» Task to complete: Every line below must be reproduced exactly. Copy them all.

start Stored data

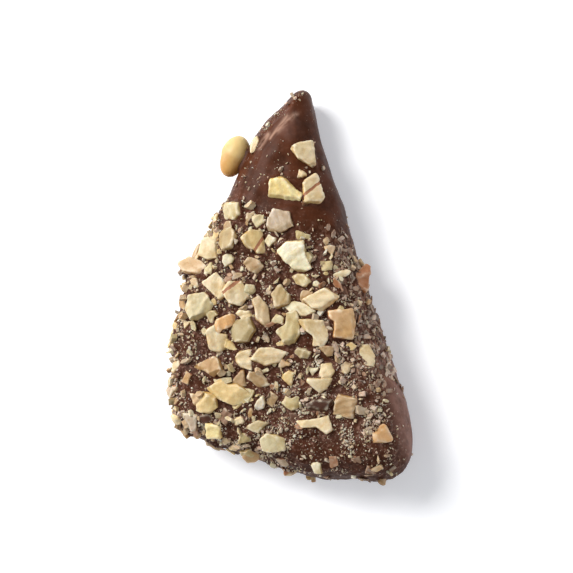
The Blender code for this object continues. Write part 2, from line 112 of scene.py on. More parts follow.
# Nut pieces with a place of their own: x, y, length and width in mm, turn in degrees, form and tone.
PLACED_NUTS = (
    (4.0, 21.4, 4.3, 4.6, 0, "tooth", "cream"),
    (1.4, 15.4, 6.1, 4.3, 0, "flag", "butter"),
    (5.7, 15.3, 3.7, 5.4, 0, "kite", "cream"),
    (0.8, 10.2, 4.4, 4.0, 0, "cheek", "rose"),
    (-7.6, 12.1, 4.1, 3.3, 0, "cheek", "green"),
    (-8.2, 7.2, 3.7, 3.8, 10, "hexagon", "wheat"),
    (-4.1, 6.8, 4.6, 4.2, 0, "shield", "yellow"),
    (-11.8, 5.9, 4.3, 3.8, 90, "cheek", "cream"),
    (-3.8, 2.7, 3.8, 2.9, 0, "lens", "tan"),
    (3.2, 4.0, 6.2, 5.8, 0, "shield", "ivory"),
    (4.5, 0.2, 3.6, 2.0, -10, "lens", "olive"),
    (13.1, 0.8, 5.8, 3.2, 80, "flag", "bark"),
    (-9.9, -0.6, 4.8, 3.4, -38, "square", "cream"),
    (-6.9, -1.7, 4.9, 4.2, -50, "cheek", "cream"),
    (-13.2, -4.0, 5.2, 4.8, 0, "hexagon", "green"),
    (-2.3, -5.2, 6.0, 2.8, -65, "splinter", "sand"),
    (7.7, -3.2, 6.4, 4.0, 0, "leaf", "cream"),
    (4.1, -4.7, 5.8, 2.3, -8, "lens", "pale"),
    (-8.8, -6.7, 4.8, 2.6, 38, "splinter", "apricot"),
    (-10.2, -9.1, 3.9, 5.0, 0, "ragged", "cream"),
    (-5.6, -8.0, 5.2, 4.1, 0, "hexagon", "khaki"),
    (2.3, -7.6, 4.3, 5.8, 0, "pear", "olive"),
    (6.6, -8.6, 5.5, 4.6, 0, "hook", "cream"),
    (11.2, -7.1, 4.6, 5.4, 0, "boot", "rust"),
    (-5.5, -13.0, 3.2, 3.7, 0, "tooth", "cream"),
    (-1.2, -12.3, 6.4, 3.2, 17, "lens", "cream"),
    (15.0, -12.4, 4.4, 2.8, -52, "lens", "cream"),
    (-11.6, -14.1, 5.8, 3.6, 0, "fin", "orange"),
    (7.8, -17.3, 4.9, 2.8, 180, "triangle", "cream"),
    (-2.9, -16.4, 4.0, 2.4, -20, "splinter", "tan"),
    (-7.8, -18.1, 8.4, 4.3, -4, "boat", "yellow"),
    (-11.7, -19.9, 4.1, 3.7, 0, "cheek", "yellow"),
    (11.8, -20.5, 4.2, 4.1, -5, "square", "tan"),
    (6.4, -23.6, 6.0, 3.1, 0, "wing", "cream"),
    (-10.8, -24.4, 3.0, 3.0, 5, "square", "butter"),
    (-0.7, -26.6, 4.5, 3.3, -12, "cheek", "green"),
    (-14.4, 2.9, 7.2, 2.9, -8, "lens", "peach"),
    (1.0, -2.4, 3.2, 3.7, 20, "kite", "wheat"),
    (4.6, -11.9, 3.1, 2.1, 5, "lens", "khaki"),
    (8.8, -15.0, 2.6, 2.9, 0, "hexagon", "cream"),
    (7.4, -20.5, 4.7, 2.4, 12, "splinter", "chestnut"),
    (-17.6, -14.3, 3.1, 2.1, 75, "fin", "sand"),
    (-14.7, -22.6, 3.9, 2.5, -55, "triangle", "rose"),
    (17.7, -25.0, 3.3, 3.2, 0, "kite", "apricot"),
    (-5.2, -28.4, 3.2, 3.2, 0, "hexagon", "orange"),
    (3.9, 18.1, 1.8, 1.6, 20, "triangle", "cream"),
    (-8.3, 4.1, 2.2, 1.9, 30, "cheek", "pale"),
    (9.0, 5.0, 2.3, 2.1, 190, "triangle", "peach"),
    (8.6, 2.5, 1.9, 1.7, 10, "square", "olive"),
    (7.0, -0.3, 1.8, 1.3, -10, "triangle", "ivory"),
    (10.5, 1.0, 4.0, 1.3, 22, "splinter", "cream"),
    (-5.4, -5.3, 2.9, 2.0, 15, "ragged", "cream"),
    (-2.0, -8.9, 2.2, 1.5, -25, "triangle", "rose"),
    (11.9, -14.3, 2.2, 2.0, 30, "hexagon", "sand"),
    (-2.5, -20.1, 3.2, 1.6, 70, "lens", "white"),
    (2.8, -19.9, 3.4, 3.0, 35, "ragged", "olive"),
    (-8.7, -22.3, 2.4, 1.9, 60, "square", "brown"),
    (3.2, -22.6, 2.2, 1.6, -40, "lens", "umber"),
    (-3.1, -24.0, 4.2, 2.2, 5, "leaf", "khaki"),
    (-12.1, -22.6, 2.0, 1.5, 20, "square", "chestnut"),
    (-15.3, -15.9, 2.2, 1.6, 70, "square", "orange"),
    (6.2, -14.6, 1.8, 1.7, 60, "triangle", "pale"),
    (-0.7, -19.5, 2.3, 1.9, 60, "square", "tan"),
    (-4.4, 23.6, 3.2, 1.6, 75, "splinter", "cream"),
    (10.2, -0.8, 2.6, 1.3, -55, "splinter", "bark"),
)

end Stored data

» Task response:
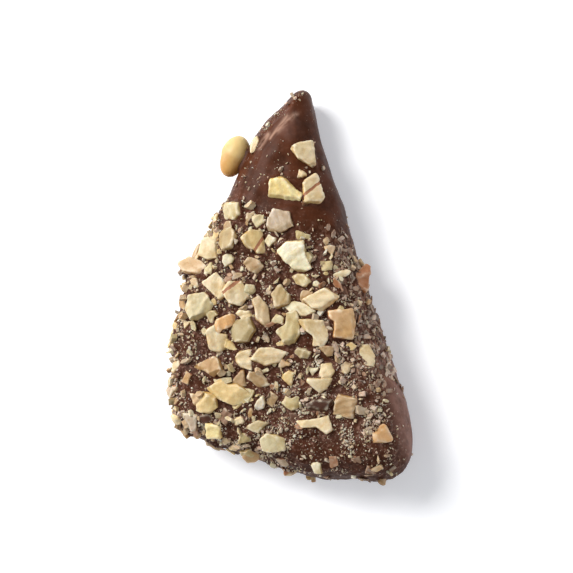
The Blender code for this object continues. Write part 2, from line 112 of scene.py on. More parts follow.
# Nut pieces with a place of their own: x, y, length and width in mm, turn in degrees, form and tone.
PLACED_NUTS = (
    (4.0, 21.4, 4.3, 4.6, 0, "tooth", "cream"),
    (1.4, 15.4, 6.1, 4.3, 0, "flag", "butter"),
    (5.7, 15.3, 3.7, 5.4, 0, "kite", "cream"),
    (0.8, 10.2, 4.4, 4.0, 0, "cheek", "rose"),
    (-7.6, 12.1, 4.1, 3.3, 0, "cheek", "green"),
    (-8.2, 7.2, 3.7, 3.8, 10, "hexagon", "wheat"),
    (-4.1, 6.8, 4.6, 4.2, 0, "shield", "yellow"),
    (-11.8, 5.9, 4.3, 3.8, 90, "cheek", "cream"),
    (-3.8, 2.7, 3.8, 2.9, 0, "lens", "tan"),
    (3.2, 4.0, 6.2, 5.8, 0, "shield", "ivory"),
    (4.5, 0.2, 3.6, 2.0, -10, "lens", "olive"),
    (13.1, 0.8, 5.8, 3.2, 80, "flag", "bark"),
    (-9.9, -0.6, 4.8, 3.4, -38, "square", "cream"),
    (-6.9, -1.7, 4.9, 4.2, -50, "cheek", "cream"),
    (-13.2, -4.0, 5.2, 4.8, 0, "hexagon", "green"),
    (-2.3, -5.2, 6.0, 2.8, -65, "splinter", "sand"),
    (7.7, -3.2, 6.4, 4.0, 0, "leaf", "cream"),
    (4.1, -4.7, 5.8, 2.3, -8, "lens", "pale"),
    (-8.8, -6.7, 4.8, 2.6, 38, "splinter", "apricot"),
    (-10.2, -9.1, 3.9, 5.0, 0, "ragged", "cream"),
    (-5.6, -8.0, 5.2, 4.1, 0, "hexagon", "khaki"),
    (2.3, -7.6, 4.3, 5.8, 0, "pear", "olive"),
    (6.6, -8.6, 5.5, 4.6, 0, "hook", "cream"),
    (11.2, -7.1, 4.6, 5.4, 0, "boot", "rust"),
    (-5.5, -13.0, 3.2, 3.7, 0, "tooth", "cream"),
    (-1.2, -12.3, 6.4, 3.2, 17, "lens", "cream"),
    (15.0, -12.4, 4.4, 2.8, -52, "lens", "cream"),
    (-11.6, -14.1, 5.8, 3.6, 0, "fin", "orange"),
    (7.8, -17.3, 4.9, 2.8, 180, "triangle", "cream"),
    (-2.9, -16.4, 4.0, 2.4, -20, "splinter", "tan"),
    (-7.8, -18.1, 8.4, 4.3, -4, "boat", "yellow"),
    (-11.7, -19.9, 4.1, 3.7, 0, "cheek", "yellow"),
    (11.8, -20.5, 4.2, 4.1, -5, "square", "tan"),
    (6.4, -23.6, 6.0, 3.1, 0, "wing", "cream"),
    (-10.8, -24.4, 3.0, 3.0, 5, "square", "butter"),
    (-0.7, -26.6, 4.5, 3.3, -12, "cheek", "green"),
    (-14.4, 2.9, 7.2, 2.9, -8, "lens", "peach"),
    (1.0, -2.4, 3.2, 3.7, 20, "kite", "wheat"),
    (4.6, -11.9, 3.1, 2.1, 5, "lens", "khaki"),
    (8.8, -15.0, 2.6, 2.9, 0, "hexagon", "cream"),
    (7.4, -20.5, 4.7, 2.4, 12, "splinter", "chestnut"),
    (-17.6, -14.3, 3.1, 2.1, 75, "fin", "sand"),
    (-14.7, -22.6, 3.9, 2.5, -55, "triangle", "rose"),
    (17.7, -25.0, 3.3, 3.2, 0, "kite", "apricot"),
    (-5.2, -28.4, 3.2, 3.2, 0, "hexagon", "orange"),
    (3.9, 18.1, 1.8, 1.6, 20, "triangle", "cream"),
    (-8.3, 4.1, 2.2, 1.9, 30, "cheek", "pale"),
    (9.0, 5.0, 2.3, 2.1, 190, "triangle", "peach"),
    (8.6, 2.5, 1.9, 1.7, 10, "square", "olive"),
    (7.0, -0.3, 1.8, 1.3, -10, "triangle", "ivory"),
    (10.5, 1.0, 4.0, 1.3, 22, "splinter", "cream"),
    (-5.4, -5.3, 2.9, 2.0, 15, "ragged", "cream"),
    (-2.0, -8.9, 2.2, 1.5, -25, "triangle", "rose"),
    (11.9, -14.3, 2.2, 2.0, 30, "hexagon", "sand"),
    (-2.5, -20.1, 3.2, 1.6, 70, "lens", "white"),
    (2.8, -19.9, 3.4, 3.0, 35, "ragged", "olive"),
    (-8.7, -22.3, 2.4, 1.9, 60, "square", "brown"),
    (3.2, -22.6, 2.2, 1.6, -40, "lens", "umber"),
    (-3.1, -24.0, 4.2, 2.2, 5, "leaf", "khaki"),
    (-12.1, -22.6, 2.0, 1.5, 20, "square", "chestnut"),
    (-15.3, -15.9, 2.2, 1.6, 70, "square", "orange"),
    (6.2, -14.6, 1.8, 1.7, 60, "triangle", "pale"),
    (-0.7, -19.5, 2.3, 1.9, 60, "square", "tan"),
    (-4.4, 23.6, 3.2, 1.6, 75, "splinter", "cream"),
    (10.2, -0.8, 2.6, 1.3, -55, "splinter", "bark"),
)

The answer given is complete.